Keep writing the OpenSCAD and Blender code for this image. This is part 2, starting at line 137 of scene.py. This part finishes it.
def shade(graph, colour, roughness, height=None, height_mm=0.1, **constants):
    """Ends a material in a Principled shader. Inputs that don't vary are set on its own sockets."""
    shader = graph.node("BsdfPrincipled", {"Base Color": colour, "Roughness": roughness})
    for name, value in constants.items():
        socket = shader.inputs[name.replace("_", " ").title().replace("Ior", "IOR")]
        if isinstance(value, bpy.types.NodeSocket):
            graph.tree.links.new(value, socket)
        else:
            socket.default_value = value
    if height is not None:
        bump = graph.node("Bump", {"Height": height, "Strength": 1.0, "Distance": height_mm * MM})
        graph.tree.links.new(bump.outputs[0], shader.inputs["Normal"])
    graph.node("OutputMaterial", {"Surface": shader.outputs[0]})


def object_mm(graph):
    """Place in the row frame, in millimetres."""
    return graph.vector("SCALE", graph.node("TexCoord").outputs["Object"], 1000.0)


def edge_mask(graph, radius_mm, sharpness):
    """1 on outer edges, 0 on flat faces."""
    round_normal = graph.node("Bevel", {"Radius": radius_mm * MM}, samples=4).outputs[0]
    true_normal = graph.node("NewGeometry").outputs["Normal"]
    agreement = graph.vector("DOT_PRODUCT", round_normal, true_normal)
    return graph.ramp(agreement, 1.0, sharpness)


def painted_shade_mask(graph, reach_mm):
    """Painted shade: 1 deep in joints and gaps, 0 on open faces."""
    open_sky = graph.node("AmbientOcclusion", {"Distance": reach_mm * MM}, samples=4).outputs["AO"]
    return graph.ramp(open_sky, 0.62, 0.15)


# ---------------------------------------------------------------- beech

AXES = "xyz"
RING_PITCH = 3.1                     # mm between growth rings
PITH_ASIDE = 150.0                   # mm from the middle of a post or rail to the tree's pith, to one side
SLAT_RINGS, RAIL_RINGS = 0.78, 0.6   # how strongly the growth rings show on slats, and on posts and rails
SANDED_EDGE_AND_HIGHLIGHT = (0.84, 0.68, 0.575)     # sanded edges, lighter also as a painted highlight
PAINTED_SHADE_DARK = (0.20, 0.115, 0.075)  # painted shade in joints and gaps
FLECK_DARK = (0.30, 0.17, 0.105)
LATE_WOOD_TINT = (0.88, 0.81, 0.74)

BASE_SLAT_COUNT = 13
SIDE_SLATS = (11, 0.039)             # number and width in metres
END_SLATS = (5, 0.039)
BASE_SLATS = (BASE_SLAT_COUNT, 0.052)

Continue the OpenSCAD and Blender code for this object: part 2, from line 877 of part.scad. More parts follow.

━━━━━━

• [TO DO]:
The records above need to be transcribed in full. Keep every character unchanged.

• [EXPECTED ANSWER]:
Keep writing the OpenSCAD and Blender code for this image. This is part 2, starting at line 137 of scene.py. This part finishes it.
def shade(graph, colour, roughness, height=None, height_mm=0.1, **constants):
    """Ends a material in a Principled shader. Inputs that don't vary are set on its own sockets."""
    shader = graph.node("BsdfPrincipled", {"Base Color": colour, "Roughness": roughness})
    for name, value in constants.items():
        socket = shader.inputs[name.replace("_", " ").title().replace("Ior", "IOR")]
        if isinstance(value, bpy.types.NodeSocket):
            graph.tree.links.new(value, socket)
        else:
            socket.default_value = value
    if height is not None:
        bump = graph.node("Bump", {"Height": height, "Strength": 1.0, "Distance": height_mm * MM})
        graph.tree.links.new(bump.outputs[0], shader.inputs["Normal"])
    graph.node("OutputMaterial", {"Surface": shader.outputs[0]})


def object_mm(graph):
    """Place in the row frame, in millimetres."""
    return graph.vector("SCALE", graph.node("TexCoord").outputs["Object"], 1000.0)


def edge_mask(graph, radius_mm, sharpness):
    """1 on outer edges, 0 on flat faces."""
    round_normal = graph.node("Bevel", {"Radius": radius_mm * MM}, samples=4).outputs[0]
    true_normal = graph.node("NewGeometry").outputs["Normal"]
    agreement = graph.vector("DOT_PRODUCT", round_normal, true_normal)
    return graph.ramp(agreement, 1.0, sharpness)


def painted_shade_mask(graph, reach_mm):
    """Painted shade: 1 deep in joints and gaps, 0 on open faces."""
    open_sky = graph.node("AmbientOcclusion", {"Distance": reach_mm * MM}, samples=4).outputs["AO"]
    return graph.ramp(open_sky, 0.62, 0.15)


# ---------------------------------------------------------------- beech

AXES = "xyz"
RING_PITCH = 3.1                     # mm between growth rings
PITH_ASIDE = 150.0                   # mm from the middle of a post or rail to the tree's pith, to one side
SLAT_RINGS, RAIL_RINGS = 0.78, 0.6   # how strongly the growth rings show on slats, and on posts and rails
SANDED_EDGE_AND_HIGHLIGHT = (0.84, 0.68, 0.575)     # sanded edges, lighter also as a painted highlight
PAINTED_SHADE_DARK = (0.20, 0.115, 0.075)  # painted shade in joints and gaps
FLECK_DARK = (0.30, 0.17, 0.105)
LATE_WOOD_TINT = (0.88, 0.81, 0.74)

BASE_SLAT_COUNT = 13
SIDE_SLATS = (11, 0.039)             # number and width in metres
END_SLATS = (5, 0.039)
BASE_SLATS = (BASE_SLAT_COUNT, 0.052)

Continue the OpenSCAD and Blender code for this object: part 2, from line 877 of part.scad. More parts follow.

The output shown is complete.